* Task:
Only the lines from the one containing "const amplifier = new THREE.Group();" through the one containing "zip(*points))), Vector(map(max, zip(*points)))" are to be copied, exactly and with both ends kept.

* Dataset extract:
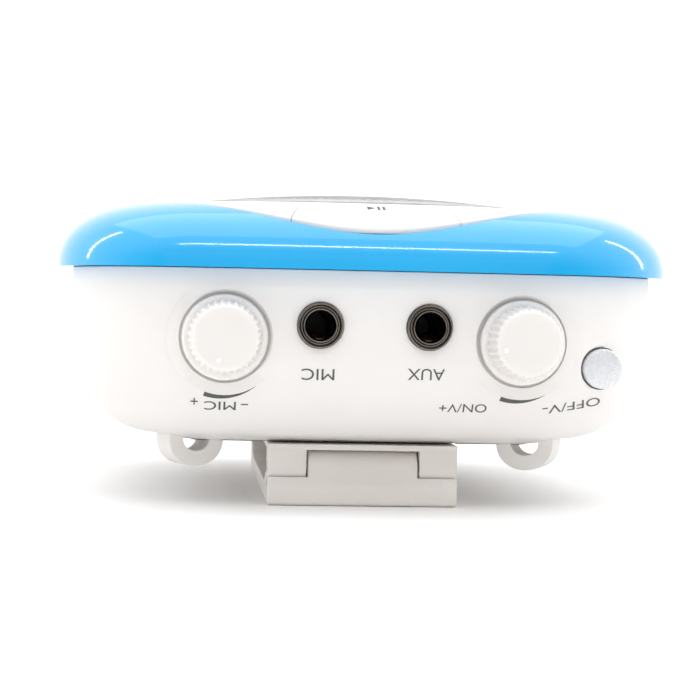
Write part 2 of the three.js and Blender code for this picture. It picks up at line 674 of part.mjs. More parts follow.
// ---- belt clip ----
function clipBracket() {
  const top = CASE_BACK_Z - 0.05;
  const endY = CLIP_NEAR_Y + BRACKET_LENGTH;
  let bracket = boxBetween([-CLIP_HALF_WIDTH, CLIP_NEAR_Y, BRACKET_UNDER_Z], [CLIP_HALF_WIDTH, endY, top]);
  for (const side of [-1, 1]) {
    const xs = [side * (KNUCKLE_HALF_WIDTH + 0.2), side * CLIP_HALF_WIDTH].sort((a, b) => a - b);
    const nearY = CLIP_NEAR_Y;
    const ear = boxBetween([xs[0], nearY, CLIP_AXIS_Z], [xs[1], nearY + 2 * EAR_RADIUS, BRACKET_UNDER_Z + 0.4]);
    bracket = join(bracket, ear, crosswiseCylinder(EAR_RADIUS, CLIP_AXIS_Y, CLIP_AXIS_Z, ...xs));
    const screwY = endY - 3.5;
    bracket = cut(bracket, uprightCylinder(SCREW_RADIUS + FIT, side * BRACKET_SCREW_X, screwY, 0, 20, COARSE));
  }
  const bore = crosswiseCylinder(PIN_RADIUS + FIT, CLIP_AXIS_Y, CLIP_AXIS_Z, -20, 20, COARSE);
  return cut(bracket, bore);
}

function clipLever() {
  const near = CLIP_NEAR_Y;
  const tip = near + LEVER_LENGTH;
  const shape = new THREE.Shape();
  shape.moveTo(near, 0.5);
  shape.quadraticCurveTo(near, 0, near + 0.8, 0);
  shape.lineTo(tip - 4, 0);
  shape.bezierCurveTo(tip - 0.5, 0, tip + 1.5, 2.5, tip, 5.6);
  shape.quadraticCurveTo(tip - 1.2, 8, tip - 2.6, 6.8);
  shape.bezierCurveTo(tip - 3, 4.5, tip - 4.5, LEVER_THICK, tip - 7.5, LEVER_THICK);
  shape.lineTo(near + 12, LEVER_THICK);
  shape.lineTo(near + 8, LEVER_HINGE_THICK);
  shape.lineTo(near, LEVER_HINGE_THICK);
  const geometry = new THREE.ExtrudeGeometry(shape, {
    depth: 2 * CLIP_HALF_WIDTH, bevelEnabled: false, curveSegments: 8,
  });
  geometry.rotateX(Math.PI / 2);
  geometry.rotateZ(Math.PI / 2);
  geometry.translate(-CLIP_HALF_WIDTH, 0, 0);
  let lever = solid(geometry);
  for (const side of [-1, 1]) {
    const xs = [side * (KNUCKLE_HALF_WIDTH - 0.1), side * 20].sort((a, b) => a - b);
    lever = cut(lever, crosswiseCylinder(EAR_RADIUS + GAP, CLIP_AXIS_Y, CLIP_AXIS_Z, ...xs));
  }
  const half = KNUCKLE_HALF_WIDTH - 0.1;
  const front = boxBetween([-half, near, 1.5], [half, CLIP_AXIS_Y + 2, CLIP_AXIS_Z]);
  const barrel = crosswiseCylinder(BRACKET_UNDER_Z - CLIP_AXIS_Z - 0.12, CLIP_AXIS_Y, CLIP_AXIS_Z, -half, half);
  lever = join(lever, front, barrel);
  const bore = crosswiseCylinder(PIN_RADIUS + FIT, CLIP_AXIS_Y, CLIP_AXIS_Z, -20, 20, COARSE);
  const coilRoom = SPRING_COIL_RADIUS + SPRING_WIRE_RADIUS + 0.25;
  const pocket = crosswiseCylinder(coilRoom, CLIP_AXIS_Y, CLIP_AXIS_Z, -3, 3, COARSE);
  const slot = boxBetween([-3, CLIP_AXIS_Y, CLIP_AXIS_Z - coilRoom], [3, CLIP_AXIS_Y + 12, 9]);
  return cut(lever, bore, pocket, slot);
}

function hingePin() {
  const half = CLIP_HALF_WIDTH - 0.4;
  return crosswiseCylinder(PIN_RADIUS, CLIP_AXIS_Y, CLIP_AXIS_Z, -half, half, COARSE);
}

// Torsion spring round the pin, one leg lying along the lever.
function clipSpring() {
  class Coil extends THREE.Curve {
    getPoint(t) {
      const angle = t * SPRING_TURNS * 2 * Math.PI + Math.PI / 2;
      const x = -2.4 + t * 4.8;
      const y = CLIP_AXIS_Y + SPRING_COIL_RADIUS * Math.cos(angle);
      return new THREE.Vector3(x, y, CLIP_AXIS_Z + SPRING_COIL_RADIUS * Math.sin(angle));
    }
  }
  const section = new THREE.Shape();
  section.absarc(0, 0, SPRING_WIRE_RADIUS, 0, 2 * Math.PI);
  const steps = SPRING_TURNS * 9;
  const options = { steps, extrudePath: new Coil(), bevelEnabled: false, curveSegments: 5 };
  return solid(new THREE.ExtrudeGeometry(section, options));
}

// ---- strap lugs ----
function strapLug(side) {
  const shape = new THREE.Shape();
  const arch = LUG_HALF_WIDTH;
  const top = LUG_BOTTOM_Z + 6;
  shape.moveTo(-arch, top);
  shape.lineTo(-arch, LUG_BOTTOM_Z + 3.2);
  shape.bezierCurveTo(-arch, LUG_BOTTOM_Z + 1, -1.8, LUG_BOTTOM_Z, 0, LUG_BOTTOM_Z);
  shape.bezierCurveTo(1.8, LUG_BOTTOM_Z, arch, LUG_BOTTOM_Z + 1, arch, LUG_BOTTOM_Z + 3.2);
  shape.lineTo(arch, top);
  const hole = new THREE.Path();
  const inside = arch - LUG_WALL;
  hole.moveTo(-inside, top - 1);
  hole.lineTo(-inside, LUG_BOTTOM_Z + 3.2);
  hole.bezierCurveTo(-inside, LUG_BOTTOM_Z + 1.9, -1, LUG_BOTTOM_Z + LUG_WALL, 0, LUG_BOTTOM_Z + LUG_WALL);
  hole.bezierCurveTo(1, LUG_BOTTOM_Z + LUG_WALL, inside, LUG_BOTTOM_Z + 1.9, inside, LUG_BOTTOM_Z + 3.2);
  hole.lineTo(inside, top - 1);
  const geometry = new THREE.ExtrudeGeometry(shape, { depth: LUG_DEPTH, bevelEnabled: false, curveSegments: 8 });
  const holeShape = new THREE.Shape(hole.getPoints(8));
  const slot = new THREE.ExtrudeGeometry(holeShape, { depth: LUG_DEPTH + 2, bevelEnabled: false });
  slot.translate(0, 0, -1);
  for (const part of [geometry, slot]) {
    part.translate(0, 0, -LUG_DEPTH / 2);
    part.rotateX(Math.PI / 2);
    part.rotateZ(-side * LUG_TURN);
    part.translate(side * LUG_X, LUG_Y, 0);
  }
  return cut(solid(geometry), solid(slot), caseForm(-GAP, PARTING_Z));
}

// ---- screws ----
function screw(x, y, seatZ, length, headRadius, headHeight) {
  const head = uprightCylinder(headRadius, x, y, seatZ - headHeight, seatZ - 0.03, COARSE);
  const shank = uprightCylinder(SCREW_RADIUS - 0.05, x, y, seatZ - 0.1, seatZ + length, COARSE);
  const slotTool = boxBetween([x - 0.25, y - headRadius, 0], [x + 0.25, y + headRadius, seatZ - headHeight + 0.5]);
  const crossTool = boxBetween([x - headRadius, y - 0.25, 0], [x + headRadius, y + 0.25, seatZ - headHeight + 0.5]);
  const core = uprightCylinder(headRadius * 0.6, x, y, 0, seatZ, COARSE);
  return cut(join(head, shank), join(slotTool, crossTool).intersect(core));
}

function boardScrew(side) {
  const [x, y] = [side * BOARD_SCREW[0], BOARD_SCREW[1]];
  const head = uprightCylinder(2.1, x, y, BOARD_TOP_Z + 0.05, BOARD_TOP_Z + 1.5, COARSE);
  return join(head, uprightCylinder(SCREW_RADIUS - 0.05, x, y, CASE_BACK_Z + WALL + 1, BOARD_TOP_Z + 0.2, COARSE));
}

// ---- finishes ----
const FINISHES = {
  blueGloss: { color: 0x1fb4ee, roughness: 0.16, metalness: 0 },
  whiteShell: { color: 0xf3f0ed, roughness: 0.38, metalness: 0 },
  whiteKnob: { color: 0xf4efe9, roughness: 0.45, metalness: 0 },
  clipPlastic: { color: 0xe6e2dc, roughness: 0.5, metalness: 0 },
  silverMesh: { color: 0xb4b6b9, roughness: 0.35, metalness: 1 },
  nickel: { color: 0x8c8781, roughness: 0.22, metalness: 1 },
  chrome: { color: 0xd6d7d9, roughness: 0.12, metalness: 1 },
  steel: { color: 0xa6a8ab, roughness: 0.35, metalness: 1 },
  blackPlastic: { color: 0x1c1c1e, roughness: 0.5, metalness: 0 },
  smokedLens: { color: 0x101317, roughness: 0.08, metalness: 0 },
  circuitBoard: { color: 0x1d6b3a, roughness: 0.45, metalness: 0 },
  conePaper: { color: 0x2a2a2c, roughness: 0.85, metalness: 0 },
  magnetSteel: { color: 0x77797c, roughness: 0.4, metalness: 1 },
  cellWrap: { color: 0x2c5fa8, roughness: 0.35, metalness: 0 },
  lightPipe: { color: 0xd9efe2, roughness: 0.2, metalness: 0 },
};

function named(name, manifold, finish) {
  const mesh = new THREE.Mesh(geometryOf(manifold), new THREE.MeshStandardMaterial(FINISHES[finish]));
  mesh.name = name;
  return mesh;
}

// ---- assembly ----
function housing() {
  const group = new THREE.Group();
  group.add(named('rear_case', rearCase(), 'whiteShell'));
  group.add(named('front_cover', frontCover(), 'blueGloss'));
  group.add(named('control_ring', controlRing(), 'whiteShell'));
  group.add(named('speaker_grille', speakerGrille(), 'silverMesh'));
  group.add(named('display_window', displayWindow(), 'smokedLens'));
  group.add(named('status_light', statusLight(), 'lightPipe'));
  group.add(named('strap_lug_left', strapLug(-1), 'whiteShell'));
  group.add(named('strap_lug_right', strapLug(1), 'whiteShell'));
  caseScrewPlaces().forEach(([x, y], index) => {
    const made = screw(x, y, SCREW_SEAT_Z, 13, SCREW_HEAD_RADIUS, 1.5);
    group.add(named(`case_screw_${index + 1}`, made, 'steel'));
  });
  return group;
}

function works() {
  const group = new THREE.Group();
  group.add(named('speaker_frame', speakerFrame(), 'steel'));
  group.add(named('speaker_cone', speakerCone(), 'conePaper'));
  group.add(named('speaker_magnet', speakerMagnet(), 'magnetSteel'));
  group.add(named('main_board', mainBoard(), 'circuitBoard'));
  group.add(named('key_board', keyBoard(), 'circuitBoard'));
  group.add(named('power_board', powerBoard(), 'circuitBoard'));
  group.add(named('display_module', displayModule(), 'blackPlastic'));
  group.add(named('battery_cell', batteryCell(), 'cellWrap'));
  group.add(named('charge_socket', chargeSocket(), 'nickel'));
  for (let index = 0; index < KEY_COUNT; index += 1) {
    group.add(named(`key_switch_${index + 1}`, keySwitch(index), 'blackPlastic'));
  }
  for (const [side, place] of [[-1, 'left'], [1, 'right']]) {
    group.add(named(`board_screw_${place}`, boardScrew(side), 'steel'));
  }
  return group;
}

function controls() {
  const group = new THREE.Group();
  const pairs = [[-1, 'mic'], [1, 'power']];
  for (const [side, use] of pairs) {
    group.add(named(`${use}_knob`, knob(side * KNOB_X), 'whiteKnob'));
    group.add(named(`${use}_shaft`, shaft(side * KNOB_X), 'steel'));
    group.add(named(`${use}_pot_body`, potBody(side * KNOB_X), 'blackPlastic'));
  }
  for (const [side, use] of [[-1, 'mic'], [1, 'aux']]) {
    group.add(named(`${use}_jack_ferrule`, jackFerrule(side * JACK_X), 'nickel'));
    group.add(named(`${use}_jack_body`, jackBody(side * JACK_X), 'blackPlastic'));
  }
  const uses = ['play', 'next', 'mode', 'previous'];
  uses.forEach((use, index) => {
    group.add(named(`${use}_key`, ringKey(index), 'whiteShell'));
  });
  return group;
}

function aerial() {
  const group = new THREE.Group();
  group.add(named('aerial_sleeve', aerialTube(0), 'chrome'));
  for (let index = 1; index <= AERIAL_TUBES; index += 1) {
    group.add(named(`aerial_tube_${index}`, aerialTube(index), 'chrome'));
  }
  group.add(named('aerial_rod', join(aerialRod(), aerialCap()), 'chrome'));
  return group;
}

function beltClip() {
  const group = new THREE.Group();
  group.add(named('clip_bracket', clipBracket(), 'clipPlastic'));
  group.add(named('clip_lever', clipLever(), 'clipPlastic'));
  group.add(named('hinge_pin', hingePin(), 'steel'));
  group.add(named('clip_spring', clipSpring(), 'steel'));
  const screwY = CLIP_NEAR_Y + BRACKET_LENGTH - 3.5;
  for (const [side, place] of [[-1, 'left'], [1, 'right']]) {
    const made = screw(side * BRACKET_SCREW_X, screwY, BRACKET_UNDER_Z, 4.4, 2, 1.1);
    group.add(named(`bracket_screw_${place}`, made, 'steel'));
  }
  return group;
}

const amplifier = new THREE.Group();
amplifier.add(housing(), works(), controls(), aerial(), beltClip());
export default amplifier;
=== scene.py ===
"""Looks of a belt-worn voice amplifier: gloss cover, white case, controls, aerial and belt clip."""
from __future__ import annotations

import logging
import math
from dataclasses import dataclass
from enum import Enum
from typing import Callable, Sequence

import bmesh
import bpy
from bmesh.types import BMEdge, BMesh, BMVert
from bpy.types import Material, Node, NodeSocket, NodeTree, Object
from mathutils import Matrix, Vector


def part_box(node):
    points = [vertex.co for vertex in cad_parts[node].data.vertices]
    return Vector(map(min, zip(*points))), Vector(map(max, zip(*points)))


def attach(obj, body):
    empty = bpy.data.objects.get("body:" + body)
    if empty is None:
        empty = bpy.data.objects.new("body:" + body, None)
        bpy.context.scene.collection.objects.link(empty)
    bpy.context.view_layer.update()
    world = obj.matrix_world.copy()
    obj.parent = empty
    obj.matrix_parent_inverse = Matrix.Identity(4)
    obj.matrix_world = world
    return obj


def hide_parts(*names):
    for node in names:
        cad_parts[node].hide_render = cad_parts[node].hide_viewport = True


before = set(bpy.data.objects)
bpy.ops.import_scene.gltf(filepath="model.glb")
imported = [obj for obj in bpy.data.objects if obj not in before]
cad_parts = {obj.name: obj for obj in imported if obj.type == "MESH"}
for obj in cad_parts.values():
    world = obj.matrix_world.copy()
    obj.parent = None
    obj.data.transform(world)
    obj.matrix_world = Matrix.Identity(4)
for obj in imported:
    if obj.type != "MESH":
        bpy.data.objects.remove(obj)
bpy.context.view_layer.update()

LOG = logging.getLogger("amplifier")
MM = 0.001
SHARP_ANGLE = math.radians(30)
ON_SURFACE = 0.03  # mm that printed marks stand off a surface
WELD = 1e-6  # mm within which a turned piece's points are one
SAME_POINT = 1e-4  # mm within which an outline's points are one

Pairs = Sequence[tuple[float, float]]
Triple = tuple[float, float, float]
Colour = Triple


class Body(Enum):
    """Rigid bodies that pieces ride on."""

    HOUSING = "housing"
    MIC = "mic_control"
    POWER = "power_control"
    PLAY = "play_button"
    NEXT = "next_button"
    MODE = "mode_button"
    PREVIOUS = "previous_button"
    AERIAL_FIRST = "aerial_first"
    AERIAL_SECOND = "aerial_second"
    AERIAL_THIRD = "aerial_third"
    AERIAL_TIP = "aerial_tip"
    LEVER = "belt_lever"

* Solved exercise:
const amplifier = new THREE.Group();
amplifier.add(housing(), works(), controls(), aerial(), beltClip());
export default amplifier;
=== scene.py ===
"""Looks of a belt-worn voice amplifier: gloss cover, white case, controls, aerial and belt clip."""
from __future__ import annotations

import logging
import math
from dataclasses import dataclass
from enum import Enum
from typing import Callable, Sequence

import bmesh
import bpy
from bmesh.types import BMEdge, BMesh, BMVert
from bpy.types import Material, Node, NodeSocket, NodeTree, Object
from mathutils import Matrix, Vector


def part_box(node):
    points = [vertex.co for vertex in cad_parts[node].data.vertices]
    return Vector(map(min, zip(*points))), Vector(map(max, zip(*points)))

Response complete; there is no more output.